Ingérence des USA dans les affaires intérieures tunisiennes

Dans sa politique du ‘’Faites ce que nous vous disons, mais ne faites pas ce que nous faisons’’, le Président des Etats Unis ne se prive pas d’exercer des pressions sur la présidence tunisienne avec menaces à peine déguisées en conseils. Ainsi, le 29 juillet 2021, le Président américain réagît défavorablement aux mesures de la Présidence tunisienne prises le 25 juillet 2021, parlant à ce propos de « coup d’Etat » et l’inscrivant de manière péjorative dans la lignée de l’aversion du monde arabe pour la démocratie comme principal principe de fonctionnement. Le 31 juillet 2021, la présidence des États-Unis rappelait à l’ordre la Tunisie et l’exhortait à reprendre la « voie démocratique » sur un ton d’invective, impérieux et de remontrance. « La Tunisie doit rapidement retrouver la « voie de la démocratie », a déclaré de la part du Président des USA, un haut responsable américain au Président de la Tunisie. Début août, les États-Unis ont souligné «le besoin crucial pour les dirigeants tunisiens d’esquisser un retour rapide à la voie démocratique de la Tunisie». Le 13 Août 2021, la délégation américaine a transmis à la présidence tunisienne une lettre du président américain, appelant à un « retour rapide » à la démocratie parlementaire ; rappelant au chef de l’Etat tunisien « l’urgence de désigner un chef du gouvernement capable de former un gouvernement à même de répondre aux crises économique et sanitaire auxquelles fait face la Tunisie ; préparant aux réformes de la constitution et de la loi électorale, pour satisfaire les attentes des tunisiens ». En d’autres termes, les USA ordonnent et demandent des comptes à la Tunisie dans la conduite de sa politique interne. Que savent les Etats unis des attentes du peuple tunisien ? Le pire est que la présidence Tunisienne obtempère et le Président K. Saïed de se justifier, alors qu’il n’a pas à le faire, puisque les USA se mêlent de choses qui ne les regardent pas.

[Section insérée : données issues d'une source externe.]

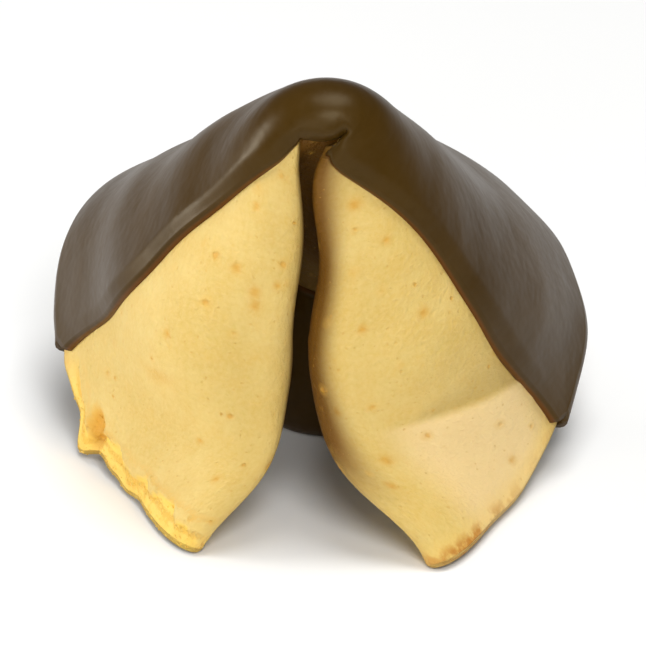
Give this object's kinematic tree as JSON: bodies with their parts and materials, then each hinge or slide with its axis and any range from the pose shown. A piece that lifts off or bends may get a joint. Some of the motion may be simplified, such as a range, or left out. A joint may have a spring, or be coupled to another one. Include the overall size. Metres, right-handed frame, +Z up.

Non-ingérence et conception américaine du Droit international

Certes, le droit international n'interdit pas aux USA de se prononcer sur les révolutions tunisiennes comme égyptienne ou aujourd'hui sur les gouvernances qui sont en cours, mais cela reste du domaine du théorique, un point de vue. Mais dans le cas qui nous occupe, la retenue des Etats Unis lui est imposée au nom d'un principe majeur du Droit international général, celui de non-ingérence dans les affaires intérieures d'un autre Etat. D'ailleurs, le discours diplomatique américain en la matière est inconstant, traversé de multiples contradictions entre l'affirmation hier (XIXème siècle) d'un droit et même d'un devoir de non-ingérence dans les affaires américaines et aujourd’hui, cette insistance indiscrète et coercitive affichée ; ou entre le fait de prendre position sur la situation interne de la Tunisie et de garder le silence concernant celle d'autres du même ordre. Aussi pourrait-on se demander si la dépendance de la Tunisie des subsides et de l’aide étrangère n’y serait pas pour beaucoup dans le peu de considération que les USA ont pour la souveraineté tunisienne.

On pourrait d’ailleurs également s'interroger sur le moment choisi par la diplomatie américaine pour s'exprimer à l'égard de la situation du 25 juillet dernier, alors pourtant que la révolution n’est pas encore terminée. Nous restons donc, à en croire les circonstances, dans une logique de non-ingérence des Etats étrangers dans les affaires intérieures de la Tunisie contredite par les faits. On pourrait presque croire à une collusion entre des groupes tunisiens (Ennahdha et ses complices, en l’occurrence) et les Etats Unis ; ou encore relever les nombreuses contradictions internes aux discours, communiqués et diverses autres interventions de la présidence américaine, à propos de mêmes affaires ou condamner les errements diplomatiques d'une politique étrangère américaine qui ne s'appuie plus depuis bien longtemps sur une quelconque doctrine digne de ce nom. Rappelons que c’était sous la présidence Obama et la vice-présidence Biden que fut prise la désastreuse décision américaine d’œuvrer à l’installation et la consolidation de l’islam politique au pouvoir dans le Monde Arabe en 2011.  Encore un exemple flagrant de l’ingérence américaine dans les affaires intérieures de l’Etat tunisiennes qui a transformé le pays en une entité fantomatique qui n’est plus très loin de la Somalie ou de l’Afghanistan.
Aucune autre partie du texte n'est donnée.